■ TASK DETAILS:
Up to and including the line that contains "return np.array(centre) +", repeat each line of the data exactly, starting from the first.

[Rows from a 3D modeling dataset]

========================

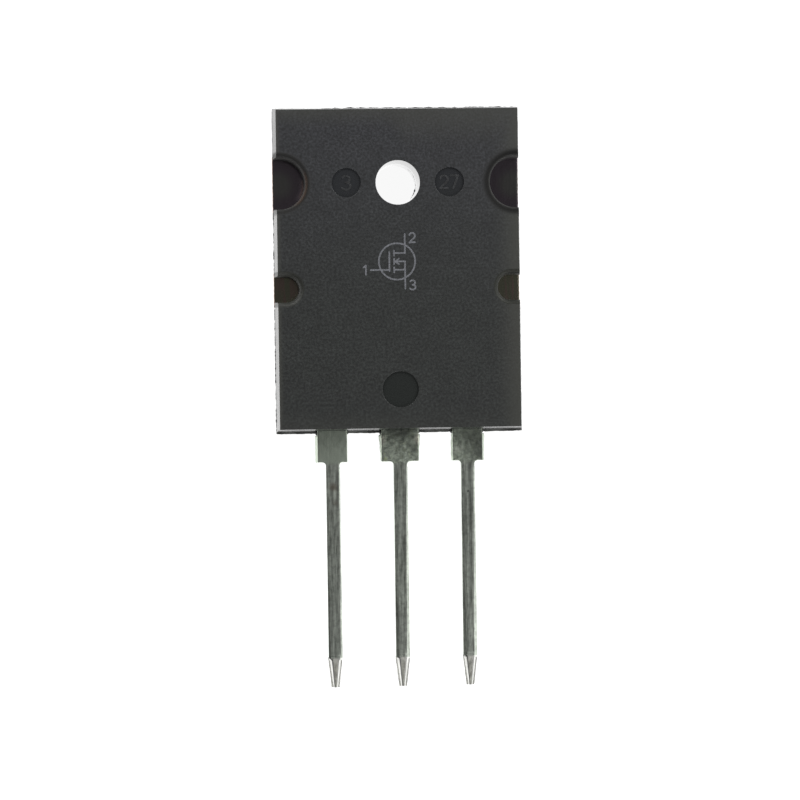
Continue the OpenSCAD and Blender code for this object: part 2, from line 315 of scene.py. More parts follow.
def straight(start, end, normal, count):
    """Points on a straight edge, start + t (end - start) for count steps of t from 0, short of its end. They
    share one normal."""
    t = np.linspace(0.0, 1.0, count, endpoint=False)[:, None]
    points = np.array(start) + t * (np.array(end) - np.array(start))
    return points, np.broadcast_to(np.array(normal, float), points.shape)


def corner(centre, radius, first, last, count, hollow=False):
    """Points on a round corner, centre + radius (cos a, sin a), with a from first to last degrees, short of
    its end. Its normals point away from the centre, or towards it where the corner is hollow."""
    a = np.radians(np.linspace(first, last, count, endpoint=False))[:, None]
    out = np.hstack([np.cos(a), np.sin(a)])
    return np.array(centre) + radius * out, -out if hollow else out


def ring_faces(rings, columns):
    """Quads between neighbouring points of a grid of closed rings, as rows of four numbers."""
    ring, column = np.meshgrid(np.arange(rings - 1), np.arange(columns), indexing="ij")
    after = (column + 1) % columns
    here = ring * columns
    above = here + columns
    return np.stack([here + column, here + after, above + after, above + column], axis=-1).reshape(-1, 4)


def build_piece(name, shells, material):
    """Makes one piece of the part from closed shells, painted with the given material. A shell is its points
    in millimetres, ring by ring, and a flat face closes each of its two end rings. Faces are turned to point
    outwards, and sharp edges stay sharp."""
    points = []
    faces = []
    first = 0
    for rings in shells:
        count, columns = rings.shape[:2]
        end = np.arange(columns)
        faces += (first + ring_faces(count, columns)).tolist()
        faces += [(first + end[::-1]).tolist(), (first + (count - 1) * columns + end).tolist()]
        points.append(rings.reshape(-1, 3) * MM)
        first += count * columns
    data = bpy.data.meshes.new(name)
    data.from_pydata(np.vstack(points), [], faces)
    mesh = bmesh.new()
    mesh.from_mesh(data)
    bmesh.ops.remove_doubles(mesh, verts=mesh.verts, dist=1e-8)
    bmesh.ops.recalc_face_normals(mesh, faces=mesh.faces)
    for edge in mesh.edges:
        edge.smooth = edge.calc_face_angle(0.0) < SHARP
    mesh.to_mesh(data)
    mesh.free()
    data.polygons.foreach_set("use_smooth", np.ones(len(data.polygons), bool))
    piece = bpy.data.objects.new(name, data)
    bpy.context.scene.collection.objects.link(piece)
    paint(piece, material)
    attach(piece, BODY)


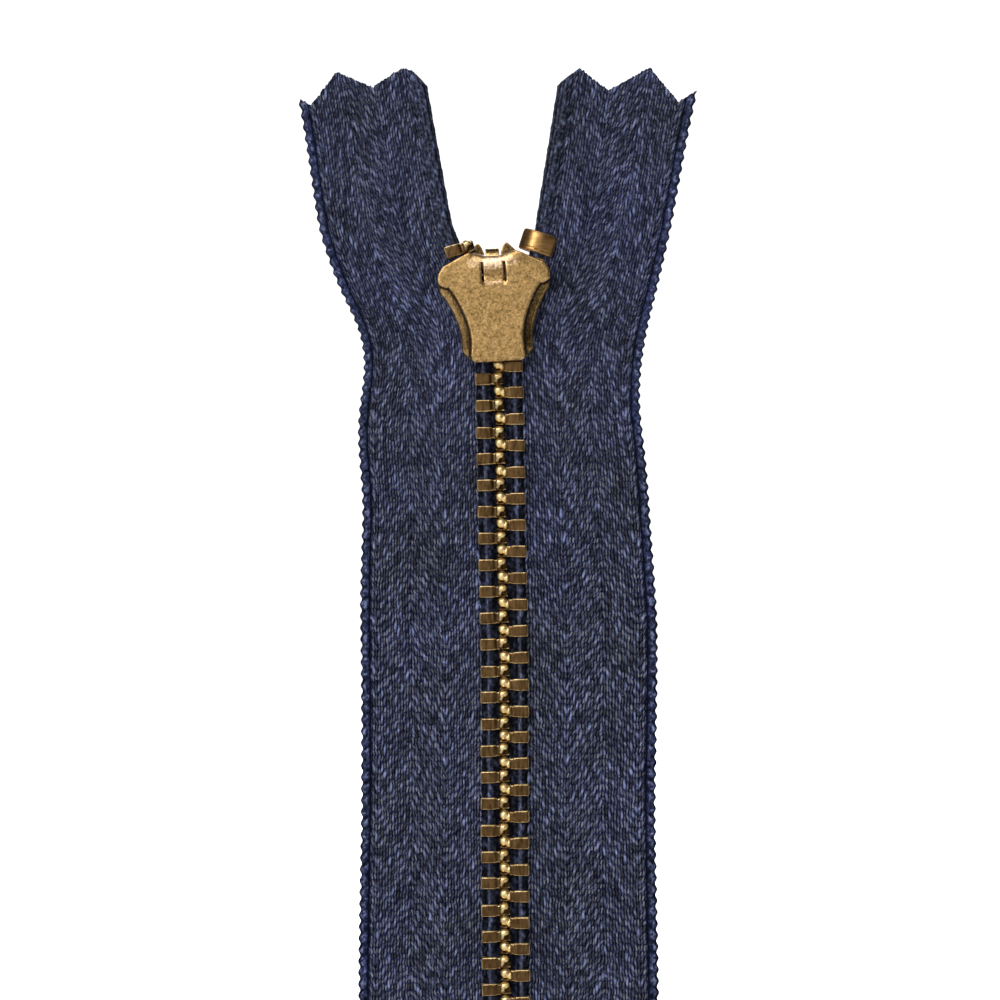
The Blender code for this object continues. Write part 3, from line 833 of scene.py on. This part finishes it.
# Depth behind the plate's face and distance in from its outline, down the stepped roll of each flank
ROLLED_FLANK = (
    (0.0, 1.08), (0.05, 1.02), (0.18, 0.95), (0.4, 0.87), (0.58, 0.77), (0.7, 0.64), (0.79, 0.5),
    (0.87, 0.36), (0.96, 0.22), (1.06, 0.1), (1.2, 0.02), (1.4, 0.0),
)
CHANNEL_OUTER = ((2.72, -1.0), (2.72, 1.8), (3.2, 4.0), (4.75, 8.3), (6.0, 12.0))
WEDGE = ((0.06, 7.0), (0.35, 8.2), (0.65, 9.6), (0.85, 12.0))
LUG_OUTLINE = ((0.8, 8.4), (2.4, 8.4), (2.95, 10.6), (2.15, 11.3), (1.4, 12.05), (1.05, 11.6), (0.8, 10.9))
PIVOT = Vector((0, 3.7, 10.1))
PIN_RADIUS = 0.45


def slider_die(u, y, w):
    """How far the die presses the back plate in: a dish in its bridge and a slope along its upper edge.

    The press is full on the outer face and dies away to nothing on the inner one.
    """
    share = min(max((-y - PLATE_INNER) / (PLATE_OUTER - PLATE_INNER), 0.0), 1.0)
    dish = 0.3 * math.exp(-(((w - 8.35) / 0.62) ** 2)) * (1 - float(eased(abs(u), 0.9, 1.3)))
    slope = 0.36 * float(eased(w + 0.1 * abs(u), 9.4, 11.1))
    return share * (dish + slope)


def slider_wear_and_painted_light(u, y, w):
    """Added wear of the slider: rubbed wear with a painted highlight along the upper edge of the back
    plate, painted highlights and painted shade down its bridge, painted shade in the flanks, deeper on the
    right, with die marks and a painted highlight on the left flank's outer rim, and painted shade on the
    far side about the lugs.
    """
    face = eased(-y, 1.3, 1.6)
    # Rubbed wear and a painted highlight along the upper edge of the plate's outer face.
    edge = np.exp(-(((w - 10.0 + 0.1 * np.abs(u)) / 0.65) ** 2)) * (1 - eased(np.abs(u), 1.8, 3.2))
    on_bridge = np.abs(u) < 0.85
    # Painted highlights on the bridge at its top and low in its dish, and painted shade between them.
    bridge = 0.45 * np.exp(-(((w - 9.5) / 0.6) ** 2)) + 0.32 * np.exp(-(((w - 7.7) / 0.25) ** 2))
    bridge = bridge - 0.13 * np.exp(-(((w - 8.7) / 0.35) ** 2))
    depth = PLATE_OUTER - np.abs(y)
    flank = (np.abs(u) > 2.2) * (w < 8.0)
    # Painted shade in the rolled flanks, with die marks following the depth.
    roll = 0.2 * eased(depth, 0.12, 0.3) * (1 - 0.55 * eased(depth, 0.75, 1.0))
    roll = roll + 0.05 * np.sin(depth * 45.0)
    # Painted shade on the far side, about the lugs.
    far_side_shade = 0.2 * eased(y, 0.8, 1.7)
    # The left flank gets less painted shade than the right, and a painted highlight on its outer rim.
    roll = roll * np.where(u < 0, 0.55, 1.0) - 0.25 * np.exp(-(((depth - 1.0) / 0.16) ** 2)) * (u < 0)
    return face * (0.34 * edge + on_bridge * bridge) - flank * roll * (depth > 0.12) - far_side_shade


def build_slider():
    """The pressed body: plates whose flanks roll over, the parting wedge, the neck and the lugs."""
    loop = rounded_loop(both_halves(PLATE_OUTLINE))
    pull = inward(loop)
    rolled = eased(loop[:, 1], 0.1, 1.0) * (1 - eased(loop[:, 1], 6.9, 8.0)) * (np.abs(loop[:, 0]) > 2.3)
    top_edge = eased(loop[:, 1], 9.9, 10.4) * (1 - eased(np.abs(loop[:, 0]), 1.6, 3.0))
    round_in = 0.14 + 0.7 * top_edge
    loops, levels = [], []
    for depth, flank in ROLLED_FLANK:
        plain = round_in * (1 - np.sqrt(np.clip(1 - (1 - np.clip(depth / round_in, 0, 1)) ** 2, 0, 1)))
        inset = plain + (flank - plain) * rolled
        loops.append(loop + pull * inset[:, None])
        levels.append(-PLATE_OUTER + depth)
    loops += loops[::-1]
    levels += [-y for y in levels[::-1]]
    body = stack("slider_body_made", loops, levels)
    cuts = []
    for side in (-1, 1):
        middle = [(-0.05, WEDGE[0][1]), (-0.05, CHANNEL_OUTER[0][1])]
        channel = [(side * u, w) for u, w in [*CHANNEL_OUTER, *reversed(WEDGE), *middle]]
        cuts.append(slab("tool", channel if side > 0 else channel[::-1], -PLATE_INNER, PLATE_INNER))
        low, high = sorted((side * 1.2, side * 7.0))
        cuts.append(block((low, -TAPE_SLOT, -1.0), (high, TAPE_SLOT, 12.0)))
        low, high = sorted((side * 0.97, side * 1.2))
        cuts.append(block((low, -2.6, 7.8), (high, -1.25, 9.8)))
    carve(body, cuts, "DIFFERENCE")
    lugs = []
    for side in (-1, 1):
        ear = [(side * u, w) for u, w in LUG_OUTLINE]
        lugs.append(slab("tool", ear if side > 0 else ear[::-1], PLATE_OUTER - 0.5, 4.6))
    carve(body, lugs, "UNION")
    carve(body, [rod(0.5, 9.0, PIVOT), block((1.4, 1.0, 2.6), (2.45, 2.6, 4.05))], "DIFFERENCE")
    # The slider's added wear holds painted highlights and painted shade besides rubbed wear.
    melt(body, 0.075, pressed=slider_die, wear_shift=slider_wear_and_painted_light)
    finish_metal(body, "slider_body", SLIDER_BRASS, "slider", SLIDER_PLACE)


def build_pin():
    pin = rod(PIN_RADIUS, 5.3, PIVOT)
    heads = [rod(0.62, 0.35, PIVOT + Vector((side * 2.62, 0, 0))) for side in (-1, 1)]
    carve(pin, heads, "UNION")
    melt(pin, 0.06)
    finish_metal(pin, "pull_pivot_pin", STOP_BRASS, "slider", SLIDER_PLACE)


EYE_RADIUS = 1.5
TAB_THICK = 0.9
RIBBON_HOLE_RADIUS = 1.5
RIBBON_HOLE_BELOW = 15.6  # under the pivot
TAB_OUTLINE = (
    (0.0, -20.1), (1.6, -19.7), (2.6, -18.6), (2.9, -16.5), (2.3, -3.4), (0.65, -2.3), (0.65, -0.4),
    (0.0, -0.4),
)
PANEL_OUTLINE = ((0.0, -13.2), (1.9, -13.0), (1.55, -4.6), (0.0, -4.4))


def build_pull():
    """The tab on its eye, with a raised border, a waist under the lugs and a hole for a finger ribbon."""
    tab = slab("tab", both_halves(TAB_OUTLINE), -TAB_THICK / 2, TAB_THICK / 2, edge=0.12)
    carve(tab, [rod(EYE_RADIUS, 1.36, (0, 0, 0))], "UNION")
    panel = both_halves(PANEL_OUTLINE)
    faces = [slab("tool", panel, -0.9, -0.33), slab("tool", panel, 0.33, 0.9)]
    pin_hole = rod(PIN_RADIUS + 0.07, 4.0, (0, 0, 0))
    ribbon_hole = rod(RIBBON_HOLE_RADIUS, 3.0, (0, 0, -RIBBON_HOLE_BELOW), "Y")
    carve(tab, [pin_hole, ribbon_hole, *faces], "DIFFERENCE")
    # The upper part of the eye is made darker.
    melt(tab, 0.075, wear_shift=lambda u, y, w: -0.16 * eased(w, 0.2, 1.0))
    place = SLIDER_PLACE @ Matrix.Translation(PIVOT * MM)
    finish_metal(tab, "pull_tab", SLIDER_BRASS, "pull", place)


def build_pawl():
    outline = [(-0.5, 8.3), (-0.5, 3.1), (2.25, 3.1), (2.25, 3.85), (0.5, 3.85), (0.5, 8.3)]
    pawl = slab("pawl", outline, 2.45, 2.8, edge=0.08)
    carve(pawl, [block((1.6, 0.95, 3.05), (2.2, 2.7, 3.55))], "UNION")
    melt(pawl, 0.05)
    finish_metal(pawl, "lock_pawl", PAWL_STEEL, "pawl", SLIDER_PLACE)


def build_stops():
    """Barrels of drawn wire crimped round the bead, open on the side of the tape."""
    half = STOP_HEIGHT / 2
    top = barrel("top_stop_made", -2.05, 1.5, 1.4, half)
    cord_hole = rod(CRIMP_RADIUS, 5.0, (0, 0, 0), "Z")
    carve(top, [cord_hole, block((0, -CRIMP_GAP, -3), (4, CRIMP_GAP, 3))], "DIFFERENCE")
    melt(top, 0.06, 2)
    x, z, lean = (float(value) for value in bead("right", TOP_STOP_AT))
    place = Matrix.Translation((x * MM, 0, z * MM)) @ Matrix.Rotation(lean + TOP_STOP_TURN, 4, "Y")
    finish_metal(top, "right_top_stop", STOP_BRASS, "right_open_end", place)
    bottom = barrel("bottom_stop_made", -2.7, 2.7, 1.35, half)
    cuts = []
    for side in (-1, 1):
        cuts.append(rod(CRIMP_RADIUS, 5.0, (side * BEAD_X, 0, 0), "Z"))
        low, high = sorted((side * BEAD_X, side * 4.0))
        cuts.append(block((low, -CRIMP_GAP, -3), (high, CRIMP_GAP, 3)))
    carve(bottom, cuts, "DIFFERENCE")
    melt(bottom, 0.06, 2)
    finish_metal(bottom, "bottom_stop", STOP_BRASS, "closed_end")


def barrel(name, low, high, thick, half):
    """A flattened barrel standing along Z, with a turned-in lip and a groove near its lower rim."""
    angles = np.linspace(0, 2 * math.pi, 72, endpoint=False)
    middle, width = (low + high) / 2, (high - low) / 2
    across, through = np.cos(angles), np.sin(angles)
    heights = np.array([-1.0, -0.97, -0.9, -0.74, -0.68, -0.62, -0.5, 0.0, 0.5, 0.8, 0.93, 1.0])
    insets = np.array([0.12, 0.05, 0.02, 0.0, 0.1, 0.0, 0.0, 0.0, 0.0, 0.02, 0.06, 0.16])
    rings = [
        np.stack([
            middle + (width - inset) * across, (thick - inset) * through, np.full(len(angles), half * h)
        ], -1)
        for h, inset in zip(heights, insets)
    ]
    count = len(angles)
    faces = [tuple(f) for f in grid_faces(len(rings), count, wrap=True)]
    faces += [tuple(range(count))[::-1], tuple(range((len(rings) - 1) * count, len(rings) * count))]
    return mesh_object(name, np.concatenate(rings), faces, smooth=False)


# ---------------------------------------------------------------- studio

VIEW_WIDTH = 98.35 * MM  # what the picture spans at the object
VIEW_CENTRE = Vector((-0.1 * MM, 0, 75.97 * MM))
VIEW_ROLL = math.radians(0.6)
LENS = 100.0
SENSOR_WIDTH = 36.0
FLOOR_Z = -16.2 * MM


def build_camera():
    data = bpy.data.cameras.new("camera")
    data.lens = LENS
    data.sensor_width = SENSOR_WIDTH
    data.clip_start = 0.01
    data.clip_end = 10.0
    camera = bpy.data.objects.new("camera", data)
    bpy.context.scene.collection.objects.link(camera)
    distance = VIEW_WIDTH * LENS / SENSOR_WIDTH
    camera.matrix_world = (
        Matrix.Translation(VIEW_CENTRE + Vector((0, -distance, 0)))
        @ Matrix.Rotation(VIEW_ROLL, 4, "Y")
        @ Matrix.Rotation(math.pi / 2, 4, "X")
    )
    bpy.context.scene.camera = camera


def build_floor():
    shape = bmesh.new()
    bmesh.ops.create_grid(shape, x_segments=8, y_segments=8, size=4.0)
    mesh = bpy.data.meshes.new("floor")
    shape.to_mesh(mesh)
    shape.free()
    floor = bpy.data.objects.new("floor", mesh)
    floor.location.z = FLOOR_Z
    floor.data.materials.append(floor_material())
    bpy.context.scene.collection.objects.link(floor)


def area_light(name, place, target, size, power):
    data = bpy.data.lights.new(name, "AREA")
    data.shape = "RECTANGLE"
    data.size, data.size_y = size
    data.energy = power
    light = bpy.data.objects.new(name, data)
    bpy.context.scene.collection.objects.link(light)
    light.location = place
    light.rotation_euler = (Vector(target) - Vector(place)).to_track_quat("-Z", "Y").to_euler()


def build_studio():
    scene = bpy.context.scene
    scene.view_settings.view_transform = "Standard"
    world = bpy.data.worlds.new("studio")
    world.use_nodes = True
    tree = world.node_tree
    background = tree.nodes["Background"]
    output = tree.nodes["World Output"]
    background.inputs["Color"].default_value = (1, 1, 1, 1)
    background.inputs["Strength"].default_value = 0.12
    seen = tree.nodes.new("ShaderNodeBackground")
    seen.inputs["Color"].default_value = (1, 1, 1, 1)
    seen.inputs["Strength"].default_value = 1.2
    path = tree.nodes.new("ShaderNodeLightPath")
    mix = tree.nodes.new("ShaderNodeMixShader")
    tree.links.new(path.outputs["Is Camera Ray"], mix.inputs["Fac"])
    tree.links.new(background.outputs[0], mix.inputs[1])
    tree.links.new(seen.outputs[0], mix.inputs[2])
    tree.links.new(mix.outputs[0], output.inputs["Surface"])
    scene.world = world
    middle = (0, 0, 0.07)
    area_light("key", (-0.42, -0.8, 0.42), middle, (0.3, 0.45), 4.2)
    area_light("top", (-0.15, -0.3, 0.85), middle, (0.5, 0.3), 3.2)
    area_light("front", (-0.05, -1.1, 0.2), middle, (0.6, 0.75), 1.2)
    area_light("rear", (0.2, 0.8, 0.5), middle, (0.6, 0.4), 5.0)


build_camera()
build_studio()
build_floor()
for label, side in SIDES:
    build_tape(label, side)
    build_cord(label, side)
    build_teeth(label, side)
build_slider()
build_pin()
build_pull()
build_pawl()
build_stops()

========================

■ EXERCISE OUTPUT:
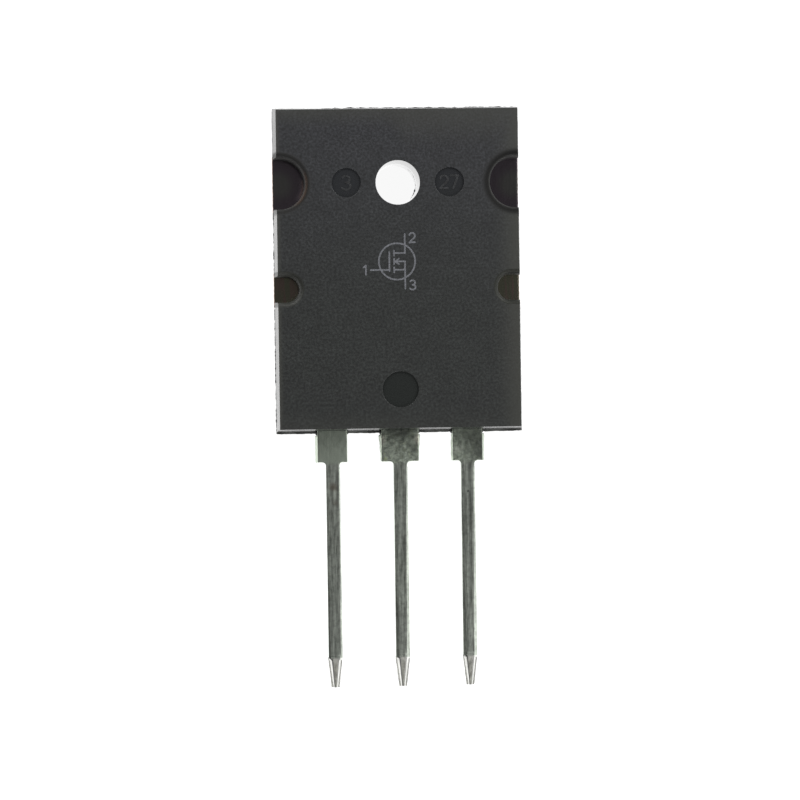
Continue the OpenSCAD and Blender code for this object: part 2, from line 315 of scene.py. More parts follow.
def straight(start, end, normal, count):
    """Points on a straight edge, start + t (end - start) for count steps of t from 0, short of its end. They
    share one normal."""
    t = np.linspace(0.0, 1.0, count, endpoint=False)[:, None]
    points = np.array(start) + t * (np.array(end) - np.array(start))
    return points, np.broadcast_to(np.array(normal, float), points.shape)


def corner(centre, radius, first, last, count, hollow=False):
    """Points on a round corner, centre + radius (cos a, sin a), with a from first to last degrees, short of
    its end. Its normals point away from the centre, or towards it where the corner is hollow."""
    a = np.radians(np.linspace(first, last, count, endpoint=False))[:, None]
    out = np.hstack([np.cos(a), np.sin(a)])
    return np.array(centre) + radius * out, -out if hollow else out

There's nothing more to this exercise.